Information shown
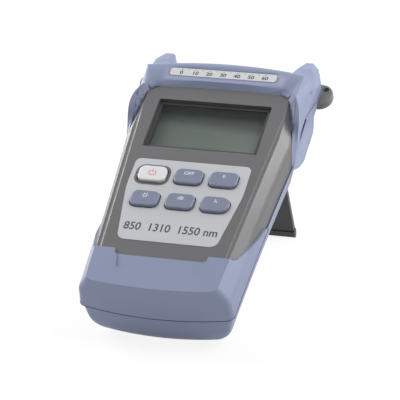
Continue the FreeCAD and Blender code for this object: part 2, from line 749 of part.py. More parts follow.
def face_grooves():
    """Shallow groove along each long edge of the face."""
    lift = GROOVE_RADIUS - GROOVE_DEPTH
    start = V(CREASE_BOTTOM_HALF - 1, CREASE_RISE + CREASE_BOW, lift)
    end = V(CREASE_FLARE_HALF - 1, FLARE_Y, lift)
    run = end - start
    return both_sides(cylinder(GROOVE_RADIUS, start, run * 1.5))


def front_housing():
    bosses = screw_rods(BOSS_RADIUS, BOARD_FRONT, -WALL / 2).common(front_form(-WALL / 2))
    hollow = front_form(-WALL).cut(bosses)
    shell = front_form(0).cut(hollow)
    for part_away in (bottom_guard(), window_hole(), key_holes(0, 0), face_grooves(),
                      overlay_plate(-OVERLAY_SUNK, 1), port_passages(),
                      screw_rods(SCREW_RADIUS, -PARTING, SCREW_TIP_Z)):
        shell = shell.cut(part_away)
    return shell.removeSplitter()


BAY_HALF = CELL_COUNT * (2 * CELL_RADIUS + CELL_GAP) / 2
BAY_TOP_Y = BAY_BOTTOM_Y + SPRING_SPACE + CELL_LENGTH + CELL_NUB + CONTACT_THICK
COVER_INNER_Z = -BACK + COVER_THICK
BAY_ROOF_Z = COVER_INNER_Z + 2 * (CELL_RADIUS + CELL_PLAY)


def bay(wall):
    """The battery compartment; with a wall it is the box moulded round it."""
    return box(-BAY_HALF - wall, BAY_HALF + wall, BAY_BOTTOM_Y - wall, BAY_TOP_Y + wall,
               -BACK, BAY_ROOF_Z + wall)


def cover_ledge():
    """Thickened rim of the back that the battery cover seats on."""
    m = COVER_MARGIN + COVER_GAP + BAY_WALL
    return box(-BAY_HALF - m, BAY_HALF + m, BAY_BOTTOM_Y - m, BAY_TOP_Y + m,
               -BACK, COVER_INNER_Z + SEAT_GAP + BAY_WALL)


def stand_well(wall, floor):
    """Recess that the folded stand lies in; with a wall it is the box moulded round it."""
    foot_y = STAND_HINGE_Y - STAND_LENGTH - STAND_GAP
    end_y = STAND_HINGE_Y + STAND_THICK / 2 + WELL_END_GAP
    foot_half = STAND_FOOT_HALF + 2 * STAND_FOOT_FLARE + STAND_GAP + wall
    hinge_half = STAND_HINGE_HALF + STAND_GAP + wall
    loop = [V(-foot_half, foot_y - wall, -BACK), V(foot_half, foot_y - wall, -BACK),
            V(hinge_half, STAND_HINGE_Y, -BACK), V(hinge_half, end_y + wall, -BACK),
            V(-hinge_half, end_y + wall, -BACK), V(-hinge_half, STAND_HINGE_Y, -BACK)]
    depth = STAND_THICK / 2 + STAND_FOOT_RADIUS + STAND_GAP
    return slab(Part.makePolygon(loop + loop[:1]), depth + floor)


def finger_notch():
    y = STAND_HINGE_Y - STAND_LENGTH - STAND_GAP
    notch = cylinder(NOTCH_HALF, V(0, y, -BACK - 1), V(0, 0, 1 + NOTCH_DEPTH))
    return notch.common(box(-NOTCH_HALF, NOTCH_HALF, y - NOTCH_LENGTH, y + 1, -2 * BACK, 0))


def cover_seat():
    m = COVER_MARGIN + COVER_GAP
    return box(-BAY_HALF - m, BAY_HALF + m, BAY_BOTTOM_Y - m, BAY_TOP_Y + m,
               -BACK - 1, COVER_INNER_Z + SEAT_GAP)


def tab_slots():
    """Slots in the lower wall of the bay that the cover's tabs turn in."""
    y1 = BAY_BOTTOM_Y + 1
    y0 = BAY_BOTTOM_Y - COVER_MARGIN - TAB_REACH - 2 * TAB_GAP
    half = TAB_HALF + COVER_GAP
    z1 = COVER_INNER_Z + TAB_GAP + TAB_THICK + TAB_SWING
    slot = box(TAB_X - half, TAB_X + half, y0, y1, COVER_INNER_Z, z1)
    return both_sides(slot)


def stand_pins():
    half_in = STAND_HINGE_HALF - PIN_IN_STAND
    length = PIN_IN_STAND + STAND_GAP + PIN_IN_HOUSING
    return both_sides(cylinder(PIN_RADIUS, V(half_in, STAND_HINGE_Y, STAND_HINGE_Z), V(length, 0, 0)))


def rear_housing():
    outer = rear_form(0).fuse([shoulder_block(), horn().common(half_space(False)),
                               mirrored(horn()).common(half_space(False))])
    hollow = rear_form(-WALL)
    for kept in (bay(BAY_WALL), cover_ledge(), stand_well(WELL_WALL, WELL_FLOOR),
                 screw_rods(BOSS_RADIUS, -BACK, -PARTING)):
        hollow = hollow.cut(kept)
    shell = outer.cut(hollow)
    posts = screw_rods(BOSS_RADIUS, -PARTING - 1, BOARD_FRONT - BOARD_THICK)
    shell = shell.fuse(posts.common(front_form(-WALL)))
    for part_away in (bay(0), cover_seat(), tab_slots(), stand_well(0, 0), finger_notch(),
                      stand_pins(), scoops(), lugs(), port_passages(),
                      screw_rods(SCREW_RADIUS + SCREW_FIT, -BACK, 0),
                      screw_rods(SCREW_HEAD_RADIUS + SCREW_FIT, -BACK - 1, SCREW_HEAD_Z)):
        shell = shell.cut(part_away)
    return shell.removeSplitter()


# ================================================================ battery and back
def cell_axes():
    """Centre line and direction of each cell; neighbours point opposite ways."""
    pitch = 2 * CELL_RADIUS + CELL_GAP
    z = COVER_INNER_Z + CELL_PLAY + CELL_RADIUS
    first = -(CELL_COUNT - 1) / 2 * pitch
    return [(first + i * pitch, z, 1 if i % 2 == 0 else -1) for i in range(CELL_COUNT)]


def cell_ends(direction):
    """Positive and negative wall of the bay for a cell that points this way."""
    ends = (BAY_TOP_Y, BAY_BOTTOM_Y)
    return ends if direction > 0 else ends[::-1]


def cell(x, z, direction):
    plus, minus = cell_ends(direction)
    base = V(x, minus + direction * SPRING_SPACE, z)
    can = cylinder(CELL_RADIUS, base, V(0, direction * CELL_LENGTH, 0))
    nub = cylinder(CELL_NUB_RADIUS, base + V(0, direction * (CELL_LENGTH - 1), 0),
                   V(0, direction * (CELL_NUB + 1), 0))
    return can.fuse(nub).removeSplitter()


def contact_pair(x, z, direction):
    """Flat contact at the positive end, bent leaf spring at the negative end."""
    plus, minus = cell_ends(direction)
    half = CONTACT_WIDTH / 2
    t = CONTACT_THICK
    flat = box(x - half, x + half, min(plus, plus - direction * t), max(plus, plus - direction * t),
               z - half, z + half)
    reach = minus + direction * SPRING_SPACE
    d = direction * t
    bends = [V(x - half, minus, z - half), V(x - half, minus, z + half),
             V(x - half, minus + d, z + half), V(x - half, minus + d, z - half + t),
             V(x - half, reach - d, z - 1), V(x - half, reach - d, z + half - 1),
             V(x - half, reach, z + half - 1), V(x - half, reach, z - 1 - t),
             V(x - half, minus + 2 * d, z - half)]
    leaf = Part.Face(Part.makePolygon(bends + bends[:1])).extrude(V(CONTACT_WIDTH, 0, 0))
    return flat, leaf


def battery_contacts():
    pieces = []
    for x, z, direction in cell_axes():
        pieces.extend(contact_pair(x, z, direction))
    return Part.makeCompound(pieces)


def battery_cover():
    """Snap-in cover: rounded, tabbed lower edge that it swings on, and a ribbed grip."""
    m = COVER_MARGIN
    y0, y1 = BAY_BOTTOM_Y - m, BAY_TOP_Y + m
    w = BAY_HALF + m
    plate = box(-w, w, y0, y1, -BACK, COVER_INNER_Z)
    lower = [e for e in plate.Edges if e.BoundBox.YMax < y0 + 0.01 and e.BoundBox.XLength > 1]
    plate = plate.makeFillet(COVER_THICK / 2 - 0.05, lower)
    tab_top = COVER_INNER_Z + TAB_GAP + TAB_THICK
    rise = y0 + COVER_THICK / 2
    tab = box(TAB_X - TAB_HALF, TAB_X + TAB_HALF, y0 - TAB_REACH, rise + 1,
              COVER_INNER_Z + TAB_GAP, tab_top)
    root = box(TAB_X - TAB_HALF, TAB_X + TAB_HALF, rise, rise + 1, COVER_INNER_Z - 0.5, tab_top)
    plate = plate.fuse([both_sides(tab), both_sides(root)])
    for i in range(GRIP_GROOVES):
        y = y1 - 4 - i * GRIP_PITCH
        groove = cylinder(GRIP_DEPTH, V(-GRIP_HALF, y, -BACK), V(2 * GRIP_HALF, 0, 0))
        plate = plate.cut(groove)
    return plate.removeSplitter()


STAND_HINGE_Z = -BACK + STAND_THICK / 2


def kickstand():
    """Tapered plate with a round hinge end and a thicker rounded foot, swung open."""
    foot_y = STAND_HINGE_Y - STAND_LENGTH
    z0 = -BACK
    low = foot_y + STAND_FOOT_RADIUS
    loop = [V(-STAND_FOOT_HALF, low, z0), V(STAND_FOOT_HALF, low, z0),
            V(STAND_HINGE_HALF, STAND_HINGE_Y, z0), V(-STAND_HINGE_HALF, STAND_HINGE_Y, z0)]
    plate = slab(Part.makePolygon(loop + loop[:1]), STAND_THICK)
    hinge_round = cylinder(STAND_THICK / 2, V(-STAND_HINGE_HALF, STAND_HINGE_Y, STAND_HINGE_Z),
                           V(2 * STAND_HINGE_HALF, 0, 0))
    half = STAND_FOOT_HALF + STAND_FOOT_FLARE
    r = STAND_FOOT_RADIUS
    bead = box(-half, half, foot_y, foot_y + STAND_FOOT_HEIGHT, STAND_HINGE_Z - r, STAND_HINGE_Z + r)
    long_edges = [e for e in bead.Edges if e.BoundBox.XLength > 1]
    bead = bead.makeFillet(r - 0.05, [e for e in long_edges if e.BoundBox.YMax < foot_y + 0.01])
    stand = plate.fuse([hinge_round, bead])
    axis_length = 2 * STAND_HINGE_HALF + 2
    bore_start = V(STAND_HINGE_HALF - PIN_IN_STAND - PIN_FIT, STAND_HINGE_Y, STAND_HINGE_Z)
    bore = cylinder(PIN_RADIUS + PIN_FIT, bore_start, V(axis_length, 0, 0))
    stand = stand.cut(both_sides(bore)).removeSplitter()
    stand.rotate(V(0, STAND_HINGE_Y, STAND_HINGE_Z), V(1, 0, 0), STAND_OPEN)
    return stand


# ================================================================ standing pose
def lean():
    """Angle at which the round heel and the foot of the open stand touch one flat surface."""
    slope = (HEEL_PROUD - REAR_PROUD) / (BACK - PARTING)
    heel_y = HEEL_RADIUS * (slope + math.sqrt(1 + slope ** 2)) - HEEL_PROUD
    heel = V(0, heel_y, HEEL_RADIUS - BACK)
    arm = STAND_LENGTH - STAND_FOOT_RADIUS
    swing = math.radians(STAND_OPEN)
    foot = V(0, STAND_HINGE_Y - arm * math.cos(swing), STAND_HINGE_Z - arm * math.sin(swing))
    run = foot - heel
    angle = math.atan2(run.z, run.y) + math.asin((HEEL_RADIUS - STAND_FOOT_RADIUS) / run.Length)
    return -math.degrees(angle)


def stand_up(shape):
    shape = shape.copy()
    shape.rotate(V(0, 0, 0), V(1, 0, 0), lean())
    return shape


def pieces():
    made = {
        "front_housing": front_housing(),
        "rear_housing": rear_housing(),
        "top_guard": top_guard(),
        "bottom_guard": bottom_guard(),
        "display_window": display_window(),
        "lcd_bezel": lcd_bezel(),
        "lcd_panel": lcd_panel(),
        "keypad_overlay": keypad_overlay(),
        "title_label": label_plate(),
        "keypad_mat": keypad_mat(),
        "main_board": main_board(),
        "detector_port": port(PORT_X),
        "source_port": port(-PORT_X),
        "detector_sleeve": ferrule_sleeve(PORT_X),
        "source_sleeve": ferrule_sleeve(-PORT_X),
        "detector_module": module(PORT_X, DETECTOR_LENGTH),
        "laser_module": module(-PORT_X, LASER_LENGTH),
        "battery_contacts": battery_contacts(),
        "battery_cover": battery_cover(),
        "strap_lug_right": lug(),
        "strap_lug_left": mirrored(lug()),
        "case_screws": case_screws(),
        "stand_pins": stand_pins(),
        "kickstand": kickstand(),
    }
    for number, place in enumerate(cell_axes(), 1):
        made["cell_%d" % number] = cell(*place)
    for name, x, y, right in key_places():
        made[name] = key(x, y, right)
    return made


def main():
    os.makedirs("parts", exist_ok=True)
    standing = {name: stand_up(shape) for name, shape in pieces().items()}
    whole = Part.makeCompound(list(standing.values())).optimalBoundingBox(False)
    shift = V(0, -(whole.YMin + whole.YMax) / 2, -whole.ZMin)
    for name, shape in standing.items():
        shape.translate(shift)
        shape.exportStep("parts/%s.step" % name)
    print("lean %.2f degrees, shift %.3f %.3f" % (lean(), shift.y, shift.z))


if __name__ == "__main__":
    main()
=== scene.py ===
# %% [markdown]
# # A handheld optical power meter
# The solids come ready made: two housings, two guards, a window, six keys and a kickstand.
# This lesson dresses them: it gives every piece a worked finish, and adds the small things that
# solids don't carry, such as key legends, printed scales, seams and threads.

# %% Load the solids
import json
import math

import bmesh
import bpy
from mathutils import Matrix, Vector


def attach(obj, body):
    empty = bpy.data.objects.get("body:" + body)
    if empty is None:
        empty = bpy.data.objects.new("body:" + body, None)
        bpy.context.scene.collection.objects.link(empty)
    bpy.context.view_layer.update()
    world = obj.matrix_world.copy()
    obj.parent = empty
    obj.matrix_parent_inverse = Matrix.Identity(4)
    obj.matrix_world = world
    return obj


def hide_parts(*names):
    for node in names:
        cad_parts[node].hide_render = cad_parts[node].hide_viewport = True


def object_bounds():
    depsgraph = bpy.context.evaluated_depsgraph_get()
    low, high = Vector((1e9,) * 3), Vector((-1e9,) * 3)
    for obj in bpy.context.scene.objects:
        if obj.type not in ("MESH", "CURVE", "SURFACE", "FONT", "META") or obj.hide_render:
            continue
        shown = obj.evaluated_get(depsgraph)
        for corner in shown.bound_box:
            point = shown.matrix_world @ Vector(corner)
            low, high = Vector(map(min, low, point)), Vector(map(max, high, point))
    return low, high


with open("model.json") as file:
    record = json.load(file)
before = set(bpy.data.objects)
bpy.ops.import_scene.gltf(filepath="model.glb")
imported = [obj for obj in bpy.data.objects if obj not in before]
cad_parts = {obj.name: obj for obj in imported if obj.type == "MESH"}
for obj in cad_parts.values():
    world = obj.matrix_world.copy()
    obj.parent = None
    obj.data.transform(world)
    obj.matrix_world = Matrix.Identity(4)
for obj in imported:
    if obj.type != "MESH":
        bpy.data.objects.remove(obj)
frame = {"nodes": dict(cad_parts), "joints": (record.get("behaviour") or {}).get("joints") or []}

nodes = frame["nodes"]
solid_low, solid_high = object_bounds()
print("solids:", len(nodes), "nodes,", [round(v, 4) for v in solid_high - solid_low], "m")

# %% [markdown]
# ## A frame that leans with the instrument
# The meter leans on its stand, so nothing on it is level. Working in leaning coordinates is far
# easier: X across the face, Y up it, Z out of it. The keys press straight into the face, so the
# axis of one key joint gives the lean, and the window plate, whose place on the instrument is
# known, gives the origin.

# %% Leaning coordinates
press = next(j for j in frame["joints"] if j["name"] == "key_power_press")["axis"]
turn = Matrix.Rotation(math.atan2(press[1], -press[2]), 4, "X")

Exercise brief
Everything from the first line of the material through the line containing "BAY_ROOF_Z = COVER_INNER_Z" is to be printed exactly; lines after that are to be left out.

Response
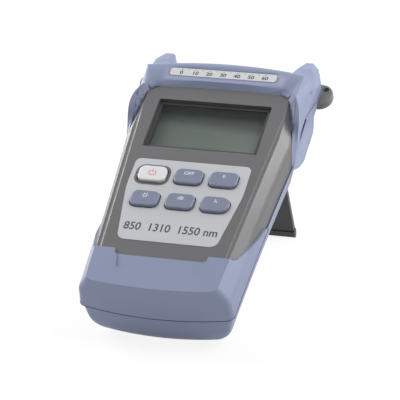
Continue the FreeCAD and Blender code for this object: part 2, from line 749 of part.py. More parts follow.
def face_grooves():
    """Shallow groove along each long edge of the face."""
    lift = GROOVE_RADIUS - GROOVE_DEPTH
    start = V(CREASE_BOTTOM_HALF - 1, CREASE_RISE + CREASE_BOW, lift)
    end = V(CREASE_FLARE_HALF - 1, FLARE_Y, lift)
    run = end - start
    return both_sides(cylinder(GROOVE_RADIUS, start, run * 1.5))


def front_housing():
    bosses = screw_rods(BOSS_RADIUS, BOARD_FRONT, -WALL / 2).common(front_form(-WALL / 2))
    hollow = front_form(-WALL).cut(bosses)
    shell = front_form(0).cut(hollow)
    for part_away in (bottom_guard(), window_hole(), key_holes(0, 0), face_grooves(),
                      overlay_plate(-OVERLAY_SUNK, 1), port_passages(),
                      screw_rods(SCREW_RADIUS, -PARTING, SCREW_TIP_Z)):
        shell = shell.cut(part_away)
    return shell.removeSplitter()


BAY_HALF = CELL_COUNT * (2 * CELL_RADIUS + CELL_GAP) / 2
BAY_TOP_Y = BAY_BOTTOM_Y + SPRING_SPACE + CELL_LENGTH + CELL_NUB + CONTACT_THICK
COVER_INNER_Z = -BACK + COVER_THICK
BAY_ROOF_Z = COVER_INNER_Z + 2 * (CELL_RADIUS + CELL_PLAY)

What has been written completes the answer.